SHORT PROBLEM:
Would you output the whole listing below, exactly as it reads?

Start of DATA LINES

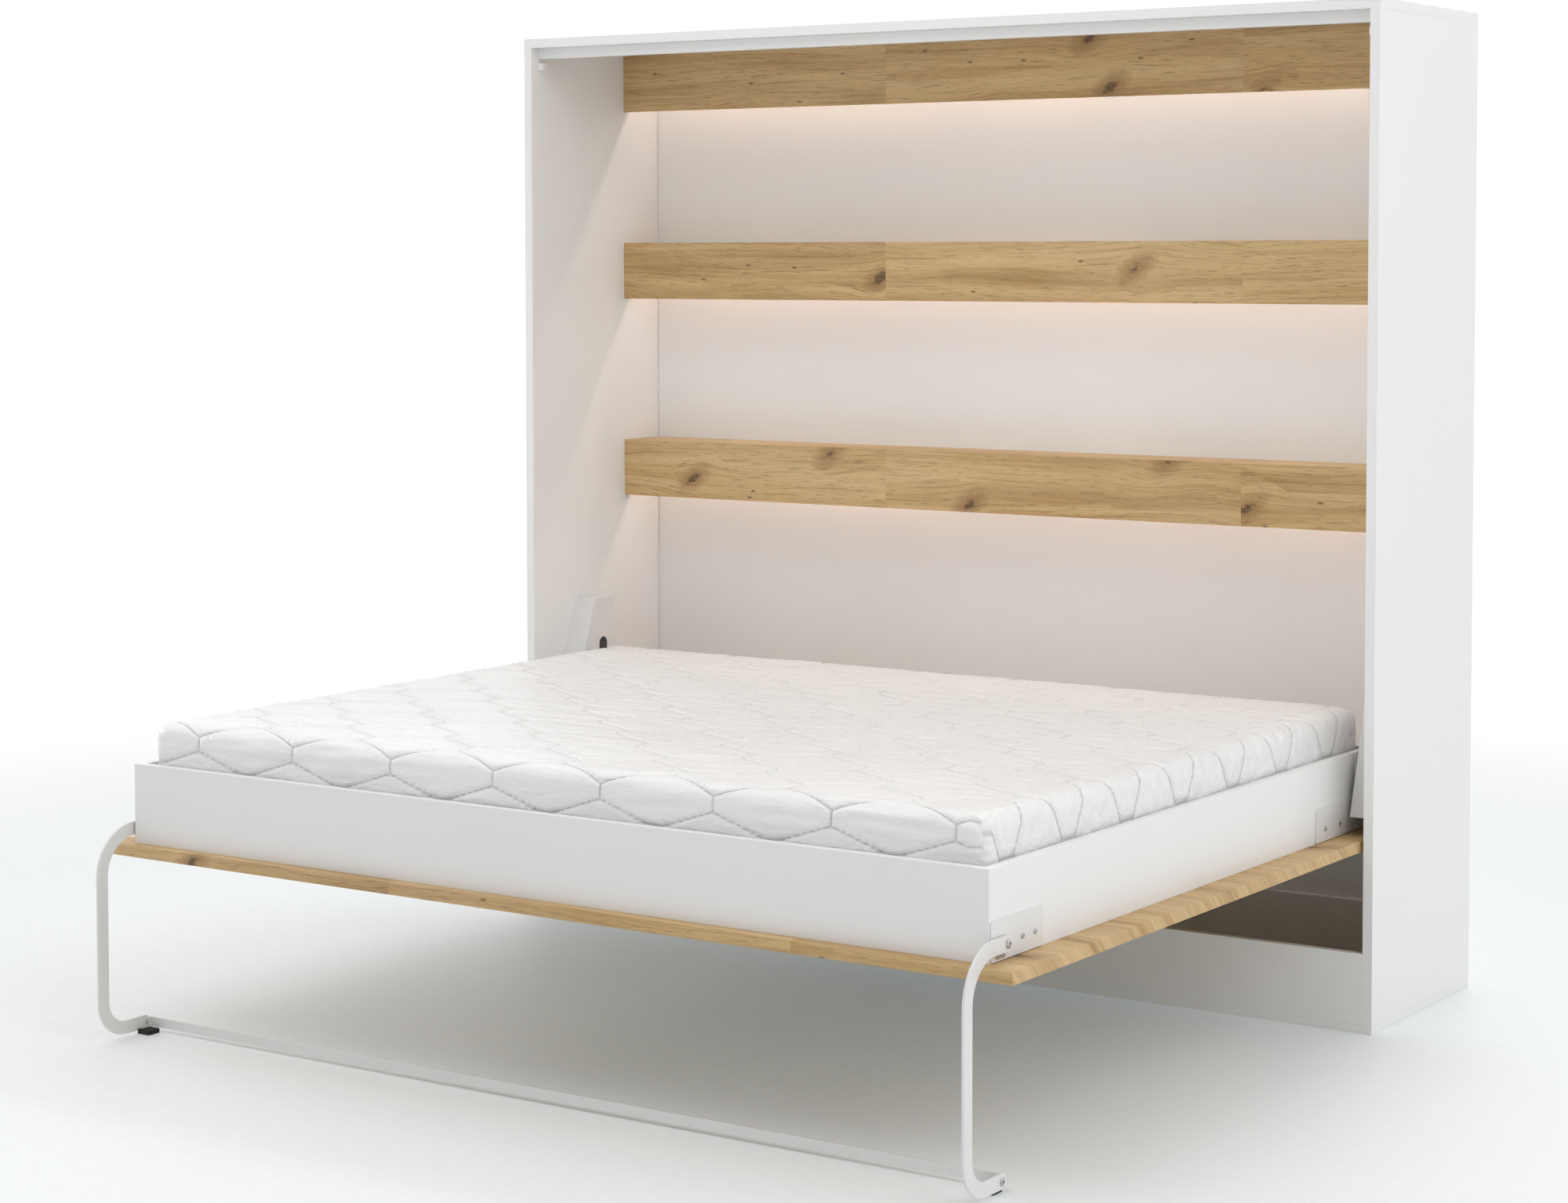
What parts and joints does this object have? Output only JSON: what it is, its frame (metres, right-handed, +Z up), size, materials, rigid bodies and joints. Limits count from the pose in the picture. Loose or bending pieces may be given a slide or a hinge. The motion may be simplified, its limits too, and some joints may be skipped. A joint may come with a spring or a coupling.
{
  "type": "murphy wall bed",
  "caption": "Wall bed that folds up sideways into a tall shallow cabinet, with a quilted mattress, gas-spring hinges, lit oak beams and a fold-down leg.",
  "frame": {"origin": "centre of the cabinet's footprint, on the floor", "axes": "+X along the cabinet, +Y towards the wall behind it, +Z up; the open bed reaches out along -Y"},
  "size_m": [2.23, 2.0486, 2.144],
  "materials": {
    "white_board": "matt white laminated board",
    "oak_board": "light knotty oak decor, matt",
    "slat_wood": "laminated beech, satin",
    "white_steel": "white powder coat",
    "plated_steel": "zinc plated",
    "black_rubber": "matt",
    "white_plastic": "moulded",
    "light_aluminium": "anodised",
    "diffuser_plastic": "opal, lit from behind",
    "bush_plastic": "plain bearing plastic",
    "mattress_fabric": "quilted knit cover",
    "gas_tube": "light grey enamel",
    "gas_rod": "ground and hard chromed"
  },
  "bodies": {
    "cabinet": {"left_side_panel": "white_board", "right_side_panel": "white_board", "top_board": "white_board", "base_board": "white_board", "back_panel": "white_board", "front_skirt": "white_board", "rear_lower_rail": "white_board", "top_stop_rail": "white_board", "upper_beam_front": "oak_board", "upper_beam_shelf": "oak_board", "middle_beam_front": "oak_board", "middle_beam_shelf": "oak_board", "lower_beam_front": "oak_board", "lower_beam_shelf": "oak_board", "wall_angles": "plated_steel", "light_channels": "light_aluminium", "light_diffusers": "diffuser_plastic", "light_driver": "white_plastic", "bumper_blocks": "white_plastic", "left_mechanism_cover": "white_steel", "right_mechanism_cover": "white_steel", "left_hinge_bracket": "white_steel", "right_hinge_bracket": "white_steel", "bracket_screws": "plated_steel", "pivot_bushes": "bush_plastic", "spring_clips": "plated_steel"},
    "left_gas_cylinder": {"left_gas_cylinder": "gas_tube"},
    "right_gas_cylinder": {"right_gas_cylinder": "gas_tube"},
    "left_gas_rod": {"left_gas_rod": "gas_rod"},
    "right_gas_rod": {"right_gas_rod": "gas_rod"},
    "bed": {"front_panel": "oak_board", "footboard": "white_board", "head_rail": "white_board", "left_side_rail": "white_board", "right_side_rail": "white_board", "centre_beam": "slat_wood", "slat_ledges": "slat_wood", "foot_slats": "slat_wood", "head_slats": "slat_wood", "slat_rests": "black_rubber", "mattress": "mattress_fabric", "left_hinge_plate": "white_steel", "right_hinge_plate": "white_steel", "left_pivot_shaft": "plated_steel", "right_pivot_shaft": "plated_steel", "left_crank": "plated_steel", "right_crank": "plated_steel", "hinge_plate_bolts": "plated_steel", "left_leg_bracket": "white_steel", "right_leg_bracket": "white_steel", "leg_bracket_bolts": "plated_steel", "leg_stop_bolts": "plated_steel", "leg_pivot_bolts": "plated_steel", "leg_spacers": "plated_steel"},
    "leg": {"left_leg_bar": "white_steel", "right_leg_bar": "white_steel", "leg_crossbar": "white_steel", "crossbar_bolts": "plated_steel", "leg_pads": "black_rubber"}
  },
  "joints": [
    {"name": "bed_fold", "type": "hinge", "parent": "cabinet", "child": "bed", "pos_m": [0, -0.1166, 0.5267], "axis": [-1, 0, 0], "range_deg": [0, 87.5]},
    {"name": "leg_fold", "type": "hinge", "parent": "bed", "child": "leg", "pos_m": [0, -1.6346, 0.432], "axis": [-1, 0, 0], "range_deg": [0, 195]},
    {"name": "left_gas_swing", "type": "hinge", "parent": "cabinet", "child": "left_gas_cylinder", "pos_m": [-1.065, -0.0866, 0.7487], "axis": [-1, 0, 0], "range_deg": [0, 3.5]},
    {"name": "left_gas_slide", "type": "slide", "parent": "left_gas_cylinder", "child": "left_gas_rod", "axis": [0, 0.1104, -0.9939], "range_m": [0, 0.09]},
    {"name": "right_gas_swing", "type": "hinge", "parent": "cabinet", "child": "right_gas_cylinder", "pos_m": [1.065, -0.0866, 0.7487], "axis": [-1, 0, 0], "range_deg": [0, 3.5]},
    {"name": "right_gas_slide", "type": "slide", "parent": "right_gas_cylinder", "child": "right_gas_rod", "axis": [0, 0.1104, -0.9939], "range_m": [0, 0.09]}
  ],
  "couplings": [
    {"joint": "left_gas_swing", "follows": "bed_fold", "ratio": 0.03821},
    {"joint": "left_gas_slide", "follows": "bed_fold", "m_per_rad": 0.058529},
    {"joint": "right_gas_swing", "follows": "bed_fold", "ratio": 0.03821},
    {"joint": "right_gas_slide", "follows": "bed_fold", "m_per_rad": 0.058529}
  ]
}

End of DATA LINES

OUTPUT BELOW:
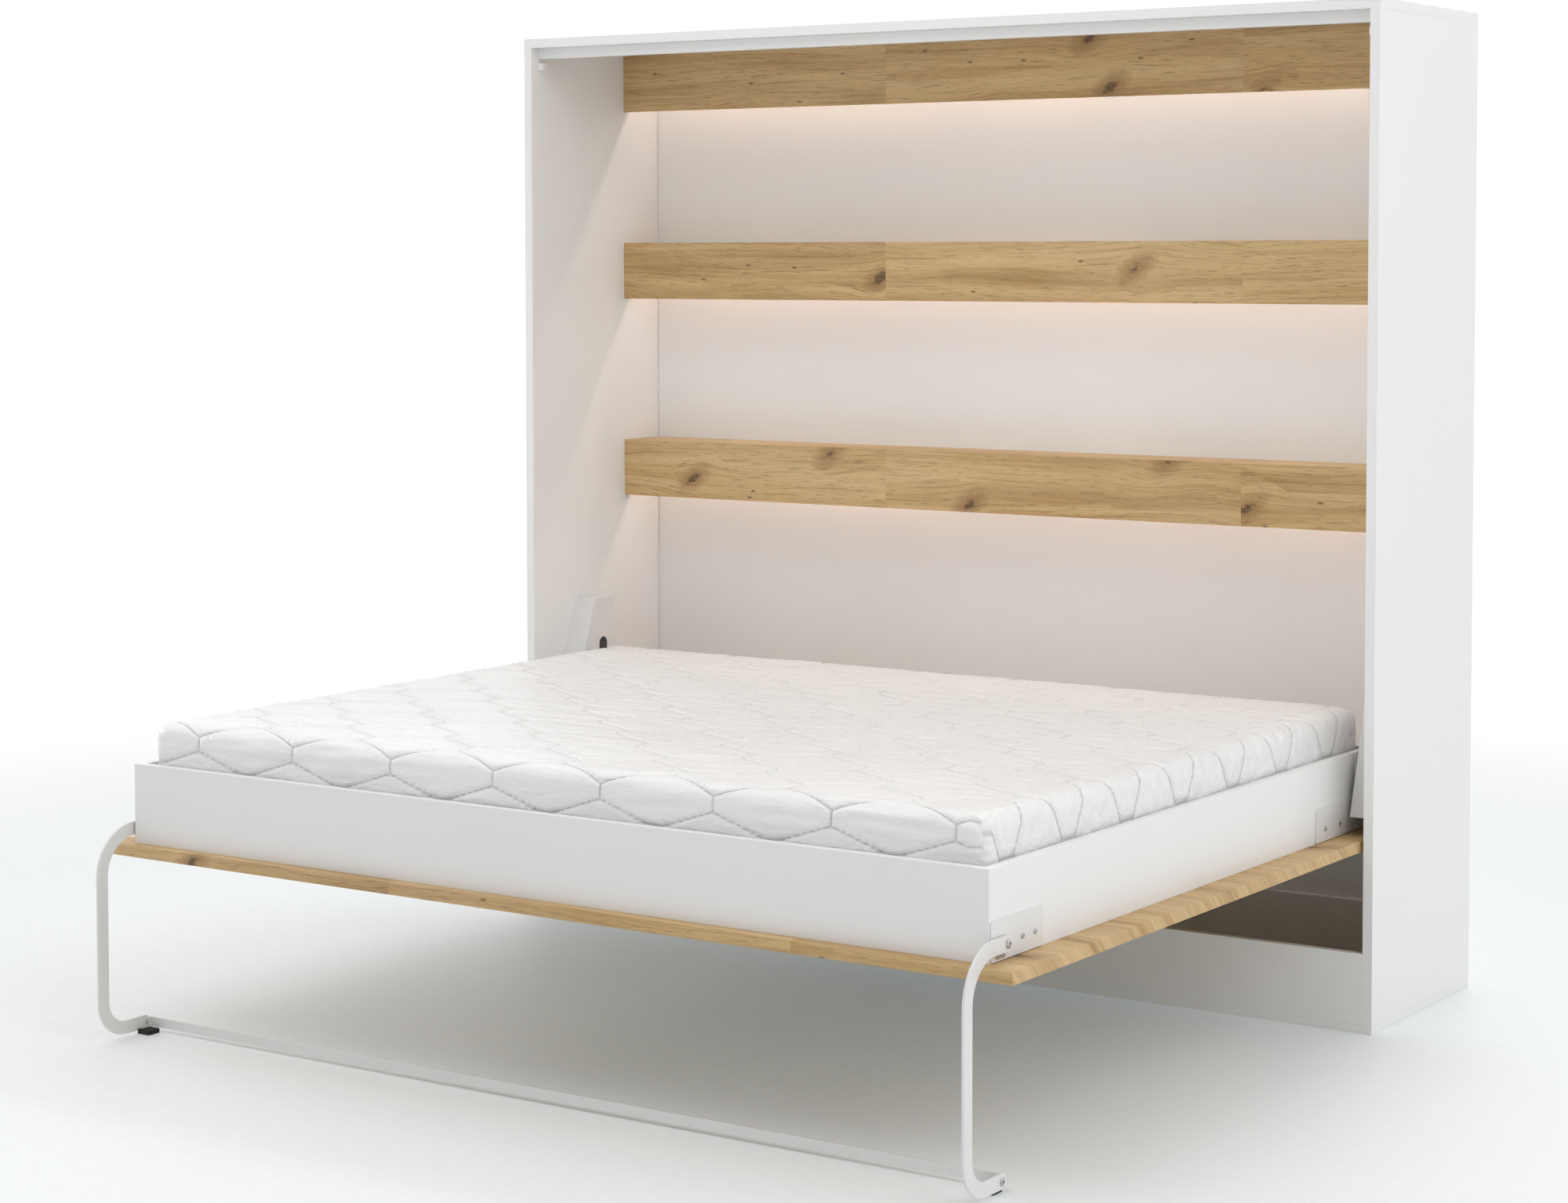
What parts and joints does this object have? Output only JSON: what it is, its frame (metres, right-handed, +Z up), size, materials, rigid bodies and joints. Limits count from the pose in the picture. Loose or bending pieces may be given a slide or a hinge. The motion may be simplified, its limits too, and some joints may be skipped. A joint may come with a spring or a coupling.
{
  "type": "murphy wall bed",
  "caption": "Wall bed that folds up sideways into a tall shallow cabinet, with a quilted mattress, gas-spring hinges, lit oak beams and a fold-down leg.",
  "frame": {"origin": "centre of the cabinet's footprint, on the floor", "axes": "+X along the cabinet, +Y towards the wall behind it, +Z up; the open bed reaches out along -Y"},
  "size_m": [2.23, 2.0486, 2.144],
  "materials": {
    "white_board": "matt white laminated board",
    "oak_board": "light knotty oak decor, matt",
    "slat_wood": "laminated beech, satin",
    "white_steel": "white powder coat",
    "plated_steel": "zinc plated",
    "black_rubber": "matt",
    "white_plastic": "moulded",
    "light_aluminium": "anodised",
    "diffuser_plastic": "opal, lit from behind",
    "bush_plastic": "plain bearing plastic",
    "mattress_fabric": "quilted knit cover",
    "gas_tube": "light grey enamel",
    "gas_rod": "ground and hard chromed"
  },
  "bodies": {
    "cabinet": {"left_side_panel": "white_board", "right_side_panel": "white_board", "top_board": "white_board", "base_board": "white_board", "back_panel": "white_board", "front_skirt": "white_board", "rear_lower_rail": "white_board", "top_stop_rail": "white_board", "upper_beam_front": "oak_board", "upper_beam_shelf": "oak_board", "middle_beam_front": "oak_board", "middle_beam_shelf": "oak_board", "lower_beam_front": "oak_board", "lower_beam_shelf": "oak_board", "wall_angles": "plated_steel", "light_channels": "light_aluminium", "light_diffusers": "diffuser_plastic", "light_driver": "white_plastic", "bumper_blocks": "white_plastic", "left_mechanism_cover": "white_steel", "right_mechanism_cover": "white_steel", "left_hinge_bracket": "white_steel", "right_hinge_bracket": "white_steel", "bracket_screws": "plated_steel", "pivot_bushes": "bush_plastic", "spring_clips": "plated_steel"},
    "left_gas_cylinder": {"left_gas_cylinder": "gas_tube"},
    "right_gas_cylinder": {"right_gas_cylinder": "gas_tube"},
    "left_gas_rod": {"left_gas_rod": "gas_rod"},
    "right_gas_rod": {"right_gas_rod": "gas_rod"},
    "bed": {"front_panel": "oak_board", "footboard": "white_board", "head_rail": "white_board", "left_side_rail": "white_board", "right_side_rail": "white_board", "centre_beam": "slat_wood", "slat_ledges": "slat_wood", "foot_slats": "slat_wood", "head_slats": "slat_wood", "slat_rests": "black_rubber", "mattress": "mattress_fabric", "left_hinge_plate": "white_steel", "right_hinge_plate": "white_steel", "left_pivot_shaft": "plated_steel", "right_pivot_shaft": "plated_steel", "left_crank": "plated_steel", "right_crank": "plated_steel", "hinge_plate_bolts": "plated_steel", "left_leg_bracket": "white_steel", "right_leg_bracket": "white_steel", "leg_bracket_bolts": "plated_steel", "leg_stop_bolts": "plated_steel", "leg_pivot_bolts": "plated_steel", "leg_spacers": "plated_steel"},
    "leg": {"left_leg_bar": "white_steel", "right_leg_bar": "white_steel", "leg_crossbar": "white_steel", "crossbar_bolts": "plated_steel", "leg_pads": "black_rubber"}
  },
  "joints": [
    {"name": "bed_fold", "type": "hinge", "parent": "cabinet", "child": "bed", "pos_m": [0, -0.1166, 0.5267], "axis": [-1, 0, 0], "range_deg": [0, 87.5]},
    {"name": "leg_fold", "type": "hinge", "parent": "bed", "child": "leg", "pos_m": [0, -1.6346, 0.432], "axis": [-1, 0, 0], "range_deg": [0, 195]},
    {"name": "left_gas_swing", "type": "hinge", "parent": "cabinet", "child": "left_gas_cylinder", "pos_m": [-1.065, -0.0866, 0.7487], "axis": [-1, 0, 0], "range_deg": [0, 3.5]},
    {"name": "left_gas_slide", "type": "slide", "parent": "left_gas_cylinder", "child": "left_gas_rod", "axis": [0, 0.1104, -0.9939], "range_m": [0, 0.09]},
    {"name": "right_gas_swing", "type": "hinge", "parent": "cabinet", "child": "right_gas_cylinder", "pos_m": [1.065, -0.0866, 0.7487], "axis": [-1, 0, 0], "range_deg": [0, 3.5]},
    {"name": "right_gas_slide", "type": "slide", "parent": "right_gas_cylinder", "child": "right_gas_rod", "axis": [0, 0.1104, -0.9939], "range_m": [0, 0.09]}
  ],
  "couplings": [
    {"joint": "left_gas_swing", "follows": "bed_fold", "ratio": 0.03821},
    {"joint": "left_gas_slide", "follows": "bed_fold", "m_per_rad": 0.058529},
    {"joint": "right_gas_swing", "follows": "bed_fold", "ratio": 0.03821},
    {"joint": "right_gas_slide", "follows": "bed_fold", "m_per_rad": 0.058529}
  ]
}